Leafie: Ayam Buruk Rupa dan Itik Kesayangannya

Leafie: Ayam Buruk Rupa dan Itik Kesayangannya

Sudah lama sekali tak menulis tentang buku. Selain memang menurunnya kuantitas membaca, saya juga tak menemukan buku yang cukup berkesan untuk ditulis  review nya.

Leafie:  Ayam Buruk Rupa dan Itik Kesayangannya. Dari judulnya tak begitu menarik. Kalau bukan karena  embel-embel di sampul buku yang bertuliskan ‘terjual lebih dari 1 juta eksemplar’, saya tak akan membeli buku ini yang kala itu dijual diskon dalam suatu acara pameran buku.

Dini hari itu saya membaca hanya untuk menghadirkan rasa kantuk yang tak kunjung datang. Alih-alih, bab pertama membuat saya tak melepas buku ini. Ringan dan alurnya mengalir cepat, sehingga membuat terus penasaran.

Jadi, Si Leafie ini adalah ayam petelur, yang diceritakan dengan apik oleh penulisnya, memiliki impian hidup di luar kandangnya dan mampu mengerami telurnya. Akibat impiannya yang hampir tak mungkin itu, Leafi akhirnya jatuh sakit, sehingga dibuang oleh majikannya ke lubang pembuangan ayam mati. Leafie berhasil melarikan diri dari lubang yang selalu dijaga musang itu akibat pertolongan seekor bebek. Leafie kembali ke rumah majikannya, namun tinggal di halaman bersama bebek dan ayam kampung lainnya. Satu impian Leafie telah terwujud. Sampai ketika Leafie mendengar percakapan majikannya, bahwa Leafie akan dimasak dan dijadikan santapan.
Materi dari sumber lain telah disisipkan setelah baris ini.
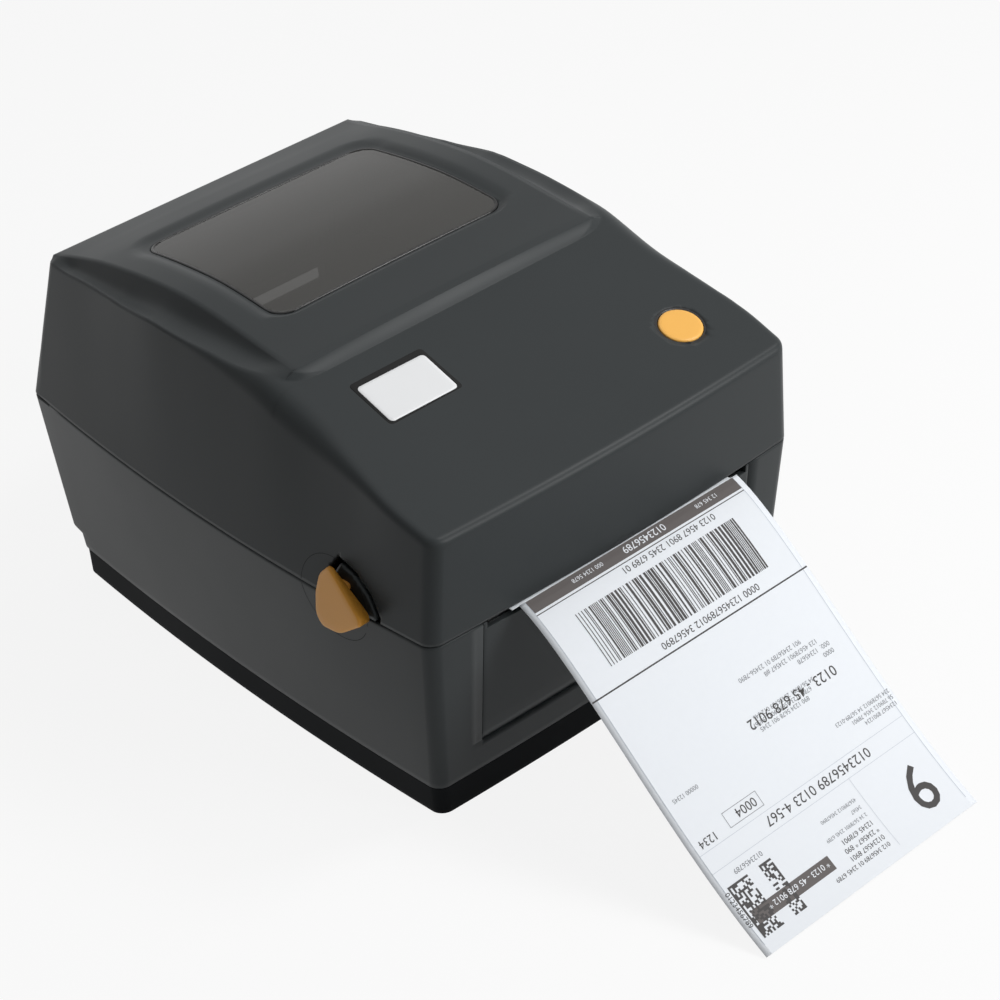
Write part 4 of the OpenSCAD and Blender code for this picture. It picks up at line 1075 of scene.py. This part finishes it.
class Ink:
    """Collects flat marks in label coordinates and makes one mesh of them."""

    def __init__(self):
        self.points = []
        self.faces = []

    def rect(self, u0, u1, v0, v1):
        """A filled rectangle, cut along v every 4 mm so that it follows the curve."""
        rows = max(2, int((v1 - v0) / 4) + 2)
        v = np.linspace(v0, v1, rows)
        self.faces += (cell_faces(rows, 2) + len(self.points)).tolist()
        self.points += [[u, at] for at in v.tolist() for u in (float(u0), float(u1))]

    def frame(self, u0, u1, v0, v1, width):
        """A rectangle's outline."""
        self.rect(u0, u1, v0, v0 + width)
        self.rect(u0, u1, v1 - width, v1)
        self.rect(u0, u0 + width, v0, v1)
        self.rect(u1 - width, u1, v0, v1)

    def digits(self, text, u, v, height, weight=0.0, upright=False):
        """Figures along -u with their tops towards +v, or along v with their tops towards +u."""
        figures = bpy.data.curves.new("figures", "FONT")
        figures.body = text
        figures.size = height * 1.4
        figures.offset = weight
        figures.resolution_u = 3
        item = bpy.data.objects.new("figures", figures)
        bpy.context.scene.collection.objects.link(item)
        graph = bpy.context.evaluated_depsgraph_get()
        mesh = bpy.data.meshes.new_from_object(item.evaluated_get(graph))
        at = np.empty(len(mesh.vertices) * 3)
        mesh.vertices.foreach_get("co", at)
        along, tall = at[0::3], at[1::3]
        base = len(self.points)
        marks = [u + tall, v + along] if upright else [u - along, v + tall]
        self.points += np.stack(marks, -1).tolist()
        self.faces += [[base + i for i in p.vertices] for p in mesh.polygons]
        bpy.data.objects.remove(item)
        bpy.data.curves.remove(figures)
        bpy.data.meshes.remove(mesh)

    def piece(self, name, material, lift):
        """The marks as a thin printed layer on the label."""
        flat = np.array(self.points)
        points = on_label(flat[:, 0], flat[:, 1], lift)
        piece = new_piece(name, points, self.faces, smooth=False, recalculate=False)
        dress(piece, material, "base", "paper")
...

Leafie lalu memutuskan melarikan diri, Dalam pelariannya ini, Leafie menemukan sebuah telur untuk dierami.  Telur itu ternyata  adalah telur bebek pengelana dengan seorang bebek putih susu yang telah duluan di makan musang.

Telur akhirnya menetas, dan leafie si ayam petelur kurus membesarkan bebek liar dengan tulus. Perjalanan membesarkan ini pun tak gampang, karena musang, musah bebuyutan Leafie terus mengincar mereka. Buku yang hanya setebal 224 halaman menghadikan cerita yang benar-benar  menyentuh, apalagi untuk ukuran sebuah fabel. Menyindir konflik sesama manusia, membuat diri sendiri tersentil.


Selain ceritanya yang tak lazim, saya menyukai cara penuturan dari cerita fiksi terjemahan karya Hwang Sun-Mi ini. Ia mampu memainkan emosi pembaca, meski tokoh-tokohnya bukan manusia. Terlebih ending ceritanya yang semakin membuat saya mengharu biru.